Os registros eram feitos em película, revelados e exibidos depois da partida no cinema Cineac Trianon, no centro do Rio. Ferreira carregava equipamentos e ajudava no laboratório. Entre uma coisa e outra, aprendia o ofício usando as "sobras de filme".

A história de Ferreira, o homem atrás da lente que registrou o "Maracanazo", como ficou conhecido o dia em que Ghiggia calou o Maracanã, ficou inédita até hoje.

Nas últimas semanas, a Folha foi em busca de documentos históricos e personagens que participaram das filmagens naquele dia.

Na Cinemateca Brasileira, na Cinemateca do Uruguai, no Museu do Futebol e na CBF (Confederação Brasileira de Futebol), as referências esgotam-se em Milton Rodrigues e no estúdio cinematográfico Cinédia, que participara do consórcio vencedor.

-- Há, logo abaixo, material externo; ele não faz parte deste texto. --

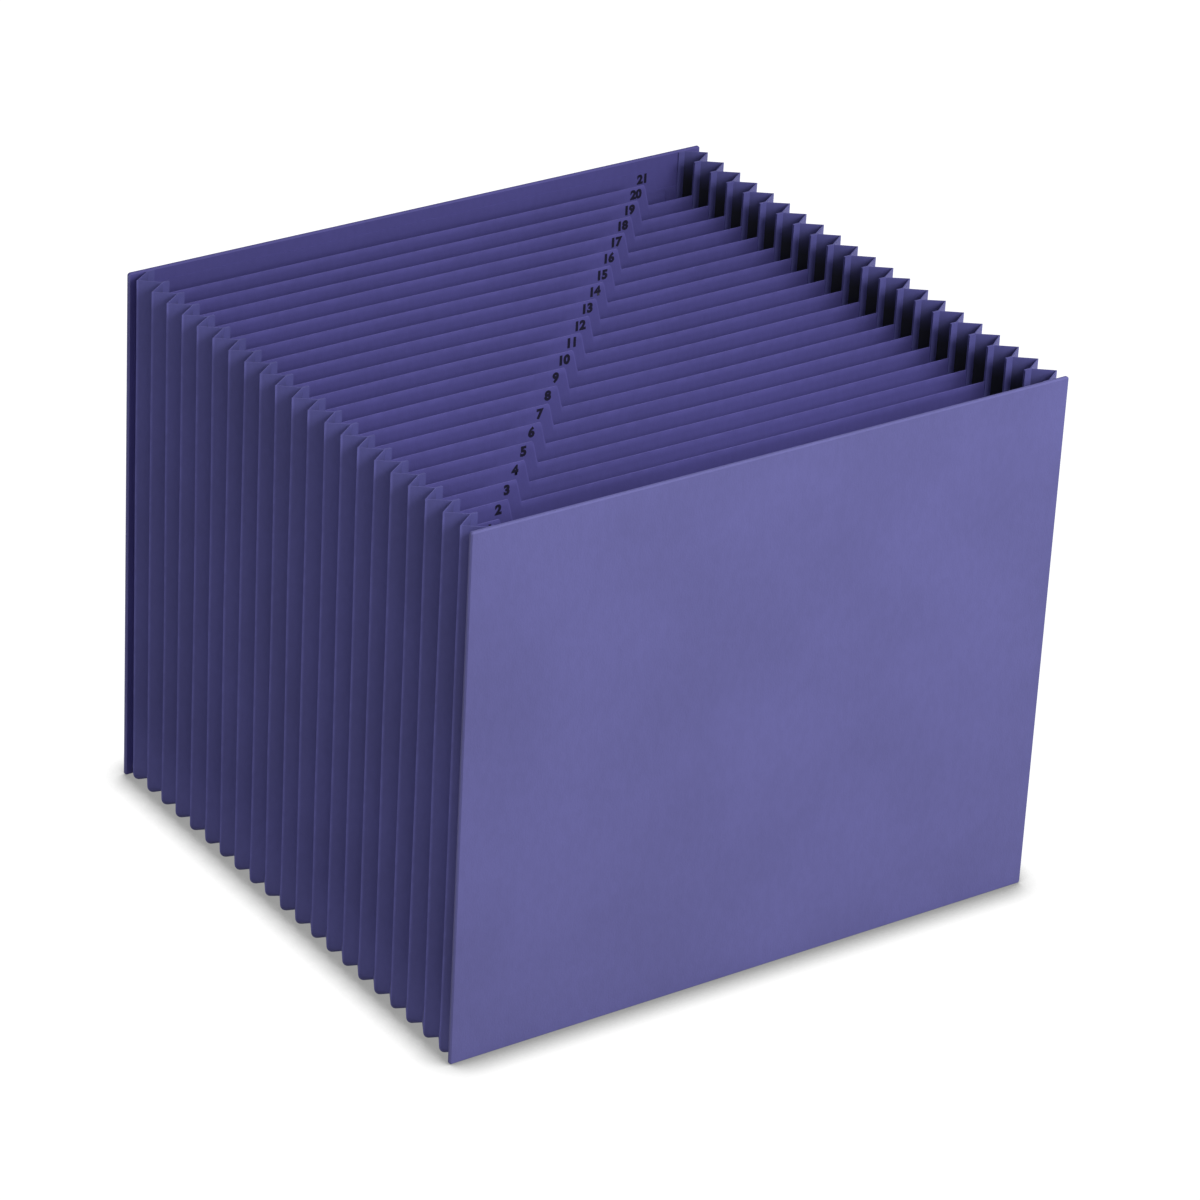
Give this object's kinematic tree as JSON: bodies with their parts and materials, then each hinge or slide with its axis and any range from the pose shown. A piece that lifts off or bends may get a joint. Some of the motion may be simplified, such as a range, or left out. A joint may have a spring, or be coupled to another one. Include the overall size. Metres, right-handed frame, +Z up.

Mas os arquivos do estúdio, guardados por Alice Gonzaga, filha do fundador, mostram que a Cinédia pouco fez. Um "termo de ajuste" cedeu a Rodrigues os direitos sobre as filmagens, como atesta um contrato de 22 maio de 1950 a que a Folha teve acesso.

"A Cinédia entrou com o nome. Era só fachada. Ficou tudo a cargo do Milton Rodrigues", diz Gonzaga.

Os registros da produtora de Rodrigues se perderam. Quase tudo foi destruído em incêndios e o restante acabou no lixo, conta Haydee Rodrigues, filha de Milton.

"Meu pai tinha horror a seguro. Dizia que se fizesse, aí é que pegava fogo mesmo", afirma. "Para completar, minha mãe acabou se desfazendo de muita coisa que sobrou ao longo do tempo. Fiquei danada com ela."

A participação do Cine Laboratório Alex nas filmagens da Copa é confirmada por Eurico Richers, sobrinho de Alexandre Wulfes e irmão de Herbert Richers, o patrono da dublagem no país.

"O laboratório participou de tudo, do início ao fim. O Milton Rodrigues chamou também uns italianos", lembra Eurico Richers, 90.

Após a estreia na final da Copa de 1950, Milton Ferreira trabalhou na extinta TV Tupi, na TV Globo, na TV Educativa, entre outras emissoras. Aposentou-se em 2001 e hoje mora com um dos filhos, a nora e dois netos em Vicente Pires, perto de Brasília.

Guarda com carinho as poucas fotos que restaram de sua carreira e, na memória, as dezenas de histórias vividas atrás das câmeras. Não contava que um dia estaria na frente de uma delas.

"Depois de todos esses anos, virei vedete", diz.